I have struggled to guess right if I should sometimes share details about my personal life, as actually when I read online other people’s life stories and they match mine in some way – it gives me hope or ideas for a better way. And so I write this letter aimed at the universe in general just to recap on life the past wee while, just in the hope it might help someone else in this big old universe. OR my way of getting it all out my system…one of the two…perhaps….
Disclaimer – what i will write is not aimed at anyone or anything, so for those who like to judge other people’s lives with their own opinion – please feel free to move onto someone else. This is a snap shot into my life in the hope it may do some good so someone else doesn’t feel they are alone in their similar thoughts.
Nearly two years ago now, my world changed, dramatically changed for the better. Some people may not have seen it as a good change at the time (perhaps the judgement should be reminded of a phrase about perfection and throwing stones), but now that they can see living proof in the success of that change, it was absolutely for the better in my life. I lived in a world previously that meant I thought I would be child-less all my days, and it broke my heart, as i have lived with disappointment for many years, seeing countless others have babies, and all the world telling me that it was my role to have. A special piece of counsel I received back in 2003 also said that in this life I would be a mother, and so I had that hope.
And then in October 2012 those little two red lines appear on a test stick. I was aged 31 and had been actively trying to see those two little marks appear for nearly 8 years. Those lines would mean my world would change forever, in many many ways. Within that very quick time period too, I also gained a whole new responsibility of loving other children my partner had. Even though at that time I had no children of my own, I would love these children as my own and still very much do.
Time has passed and now I am a birth mother to an amazing little boy who is 1yr old – but through the past years and months since the other children entered my world, it breaks my heart when others vocalised in the past and present that I should be classified as less than a mother to them. Please please please Universe – help me understand why?

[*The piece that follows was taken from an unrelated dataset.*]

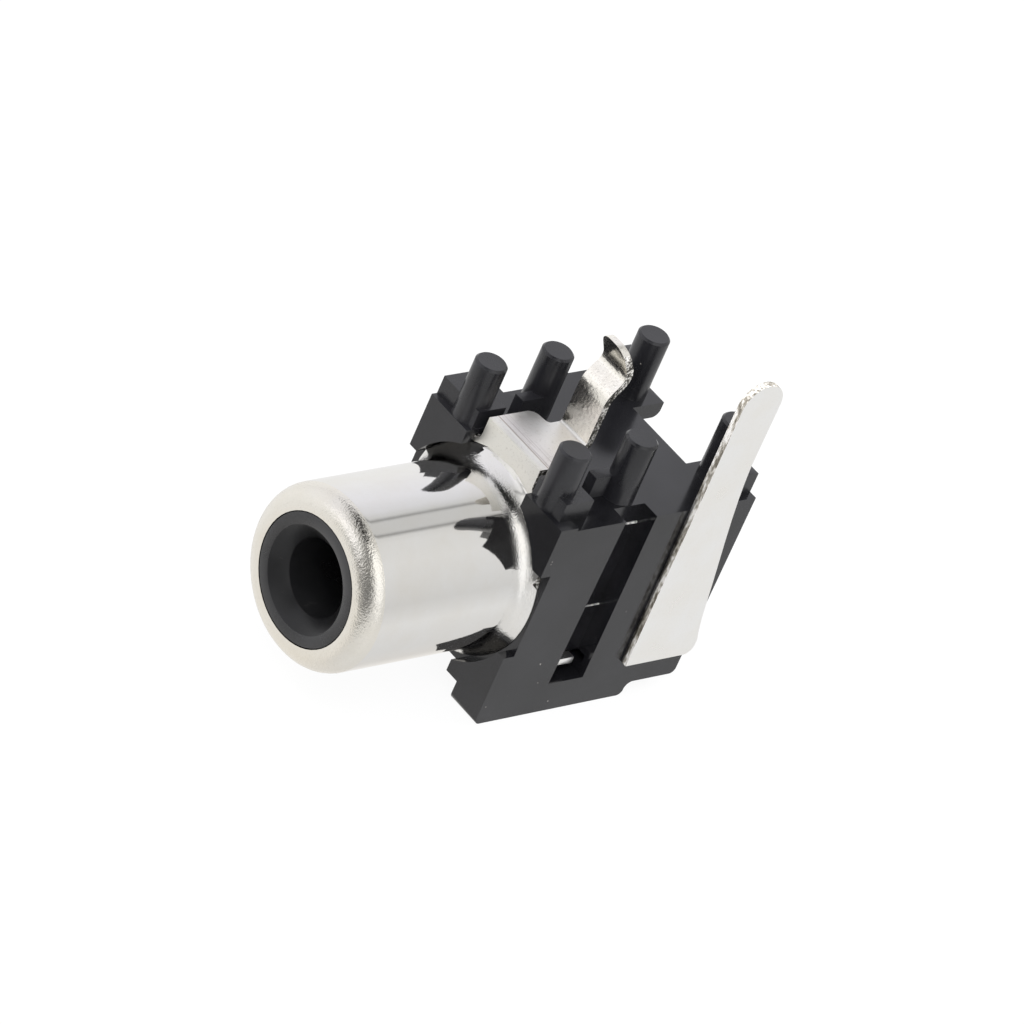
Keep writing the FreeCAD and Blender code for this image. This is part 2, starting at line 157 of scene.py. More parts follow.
class SocketSizes(bpy.types.PropertyGroup):
    """Sizes of the socket's pieces, in metres."""

    barrel_radius: bpy.props.FloatProperty(
        name="Barrel radius", description="Outside radius of the barrel",
        default=4.15 * MM, unit="LENGTH", precision=5)
    barrel_length: bpy.props.FloatProperty(
        name="Barrel length", description="From the flange seat to the mouth",
        default=9.7 * MM, unit="LENGTH", precision=5)
    sheet: bpy.props.FloatProperty(
        name="Sheet", description="Thickness of the shell's and the terminal's sheet",
        default=0.35 * MM, unit="LENGTH", precision=5)
    mouth_radius: bpy.props.FloatProperty(
        name="Mouth radius", description="Hole in the rolled-in mouth",
        default=3.0 * MM, unit="LENGTH", precision=5)
    mouth_rounding: bpy.props.FloatProperty(
        name="Mouth rounding", description="Outside radius of the rolled mouth",
        default=1.0 * MM, unit="LENGTH", precision=5)
    flare_radius: bpy.props.FloatProperty(
        name="Flare radius", description="Outside radius between barrel and flange",
        default=0.75 * MM, unit="LENGTH", precision=5)
    wide_flare: bpy.props.FloatProperty(
        name="Wide flare", description="Radius of the flare's outside as it is drawn",
        default=1.2 * MM, unit="LENGTH", precision=5)
    flange_growth: bpy.props.FloatProperty(
        name="Flange growth", description="How far the flange's round edge is drawn out",
        default=0.17 * MM, unit="LENGTH", precision=5)
    tip_rounding: bpy.props.FloatProperty(
        name="Tip rounding", description="Rounding of the cut edges at the tail's tip",
        default=0.165 * MM, unit="LENGTH", precision=6)
    bore_radius: bpy.props.FloatProperty(
        name="Bore radius", description="Hole for the plug's centre pin",
        default=1.75 * MM, unit="LENGTH", precision=5)
    funnel_radius: bpy.props.FloatProperty(
        name="Funnel radius", description="Mouth of the funnel in the insulator",
        default=2.4 * MM, unit="LENGTH", precision=5)
    funnel_depth: bpy.props.FloatProperty(
        name="Funnel depth", description="Depth of the funnel in the insulator",
        default=0.66 * MM, unit="LENGTH", precision=5)
    sleeve_gap: bpy.props.FloatProperty(
        name="Sleeve gap", description="Clearance between the insulator and the shell",
        default=0.05 * MM, unit="LENGTH", precision=5)
    deck_height: bpy.props.FloatProperty(
        name="Deck height", description="From the barrel's axis to the deck with the pegs",
        default=4.85 * MM, unit="LENGTH", precision=5)
    moulded_edge: bpy.props.FloatProperty(
        name="Moulded edge", description="Rounding of the housing's edges",
        default=0.07 * MM, unit="LENGTH", precision=6)
    sheared_edge: bpy.props.FloatProperty(
        name="Sheared edge", description="Rounding of the sheet's edges",
        default=0.05 * MM, unit="LENGTH", precision=6)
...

“I am the same as other girls who grew up wanting her family, however large or small, to be happy and filled with love and not spoilt by anything that does not facilitate that. I am not after anyone else’s life or role, purely wanting to make the most of all I have been given.” Mamafurfur
If we could all choose another woman or person to be active in raising our precious children that we carried for 9 months, held in our arms from day 1, and loved through it all – wouldn’t we want someone who equally holds them and kisses them goodnight? Reads them a bedtime story? Cooks the best meals for them so they are well fed? Makes them laugh? Wipes away their tears? Someone they trust and love back? There is no chance in our ugliest dreams that we would want anything less – as they are our precious gifts. I know full well that many bad emotions such as jealousy, envy, selfishness can get in the way – and believe me I’ve been told them and people act on them many times towards me – but please Universe have the thought of what is best replace these thoughts if it is possible.
From my own life, I wonder though if those who wish to label the role I fill in one aspect of life as a step-mum knew exactly all the deeper facts that usually go hand in hand with the role that no one else sees. I wonder if they realise that most step-mums also go out to work as much as they can to make sure that money each month reaches all the children in the family? The sacrifices are never just time and effort, but so much more…..
This past almost few years have seen our family sacrifice much including having to stand up and get a Child Contact Court Order against those who told us we deserved nothing. That took real guts and inner strength, as for the past years we have been told we don’t deserve anything that would help us become the blended family we wanted and desired, but actually that isn’t true and we knew it.
And it looks like the universe knew it too, cos here we are as living proof.
If I could write anything directly to those parents who are part of blended families, dealing the best they can with all kinds of drama which are not at all in the children’s best interests, please please please DON’T BE AFRAID! Stand up and take them all on – head on!
I have proudly stood up to bullies many times in my life, and Universe I am so thankful for all you have blessed me with as a result. I am reminded of a post I wrote just a few weeks ago, where I learnt the lesson “If its not ok, its not the end. Everything will be ok in the end”.
You are worth so much more than this world will have you believe, and I am living proof.